In inference server, we enabled:

  • prometeus metrics

  • docker container metrics provided by Docker daemon

🔥 prometeus in inference server

To enable metrics, set environmental variable ENABLE_PROMETHEUS=True in your docker container:

docker run -p 9001:9001 -e ENABLE_PROMETHEUS=True roboflow/roboflow-inference-server-cpu

Then use GET /metrics endpoint to fetch the metrics in Python:

import requests

result = requests.get("http://127.0.0.1:9001/metrics")
result.raise_for_status()

print(result.text)

or using curl:

curl http://127.0.0.1:9001/metrics

Docker container metrics

Potential security issue

This feature rely on docker daemon socket exposure inside container. This way we can expose docker container resource utilisation metrics without the need for "supervisor" service, but may be seen as security violation. We disable that ooption by default. Please acknowledge potential security risks before enabling this option

To expose container metrics you need to run docker container with inference server in a specific way:

1
2
3
4
docker run -p 9001:9001 \
  -v /var/run/docker.sock:/var/run/docker.sock \
  -e DOCKER_SOCKET_PATH=/var/run/docker.sock
  roboflow/roboflow-inference-server-cpu

Explanation:

  • In line 2, you mount a docker daemon socket from your host (typically /var/run/docker.sock, but you need to verify your setup) into some location inside container (for convenience also /var/run/docker.sock)

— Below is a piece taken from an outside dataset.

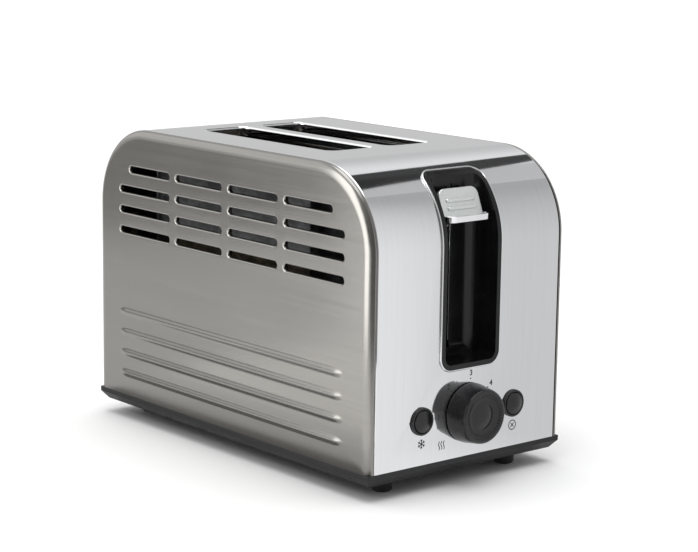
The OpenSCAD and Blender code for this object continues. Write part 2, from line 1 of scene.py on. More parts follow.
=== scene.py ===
"""Looks of a two-slice pop-up toaster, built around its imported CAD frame."""

import math

import bmesh
import bpy
from mathutils import Matrix, Vector


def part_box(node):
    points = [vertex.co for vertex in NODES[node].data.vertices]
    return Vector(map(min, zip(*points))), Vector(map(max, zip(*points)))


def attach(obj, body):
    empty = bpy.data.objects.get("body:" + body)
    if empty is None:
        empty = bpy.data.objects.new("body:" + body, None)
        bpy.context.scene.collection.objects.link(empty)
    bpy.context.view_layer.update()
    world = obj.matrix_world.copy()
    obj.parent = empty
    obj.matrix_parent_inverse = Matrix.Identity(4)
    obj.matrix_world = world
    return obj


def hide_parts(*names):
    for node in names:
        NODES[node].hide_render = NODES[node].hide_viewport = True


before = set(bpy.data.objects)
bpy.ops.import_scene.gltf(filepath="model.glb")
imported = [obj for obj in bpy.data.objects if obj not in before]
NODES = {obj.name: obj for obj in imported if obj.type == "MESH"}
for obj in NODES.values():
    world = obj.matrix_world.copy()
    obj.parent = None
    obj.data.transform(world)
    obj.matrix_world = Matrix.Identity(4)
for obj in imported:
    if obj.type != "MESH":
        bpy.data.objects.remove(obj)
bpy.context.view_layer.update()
MM = 0.001

# Sizes shared with the CAD source, in metres
BEND_R = 50.5 * MM
EDGE_R = 4 * MM
EDGE_IN = 6.5 * MM
SHEET = 0.8 * MM
KNOB_R = 18 * MM
BUTTON_X = 37 * MM
RING_R = 8.4 * MM
CONTROL_Z = 43.5 * MM
SLOT_X = 23 * MM
SLOT_Y = 9 * MM
SLOT_W = 36 * MM
SLOT_L = 132 * MM
SLOT_R = 6 * MM
SLOT_LIP = 6 * MM

WRAP_LO, WRAP_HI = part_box("outer_wrap")
PANEL_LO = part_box("left_side_panel")[0]
FRONT_Y = WRAP_LO.y
BACK_Y = WRAP_HI.y
TOP_Z = WRAP_HI.z
BASE_Z = WRAP_LO.z
ARC_Y = BACK_Y - BEND_R
ARC_Z = TOP_Z - BEND_R
RISE = ARC_Z - BASE_Z
QUARTER = BEND_R * math.pi / 2

# Distance below which points of a mesh are one point
SAME = 1e-7


# ---------------------------------------------------------------- camera

# Found by fitting the casing's corners to the photograph: metres, radians and millimetres
CAMERA_PLACE = (-0.82642, -1.00613, 0.34882)
CAMERA_YAW = -0.70105
CAMERA_PITCH = 0.185228
CAMERA_ROLL = 0.014091
CAMERA_LENS = 106.95


def place_camera():
    yaw, pitch, roll = CAMERA_YAW, CAMERA_PITCH, CAMERA_ROLL
    back = Vector((
        math.sin(yaw) * math.cos(pitch), -math.cos(yaw) * math.cos(pitch), math.sin(pitch)))
    right = (-back).cross(Vector((0, 0, 1))).normalized()
    up = right.cross(-back)
    turned = math.cos(roll) * right + math.sin(roll) * up
    upright = math.cos(roll) * up - math.sin(roll) * right
    data = bpy.data.cameras.new("camera")
    data.sensor_width = 36
    data.lens = CAMERA_LENS
    data.clip_start = 0.05
    camera = bpy.data.objects.new("camera", data)
    bpy.context.scene.collection.objects.link(camera)
    facing = Matrix((turned, upright, back)).transposed().to_4x4()
    camera.matrix_world = Matrix.Translation(CAMERA_PLACE) @ facing
    bpy.context.scene.camera = camera


place_camera()


# ---------------------------------------------------------------- materials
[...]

  • In line 3, you expose environmental variable DOCKER_SOCKET_PATH with the location of the docker daemon socket inside the container - in this case /var/run/docker.sock, as per specification in line 2

Then you would be able to reach GET /device/stats endpoint using cURL:

curl http://127.0.0.1:9001/device/stats

or using Python:

import requests

result = requests.get("http://127.0.0.1:9001/device/stats")
result.raise_for_status()

print(result.json())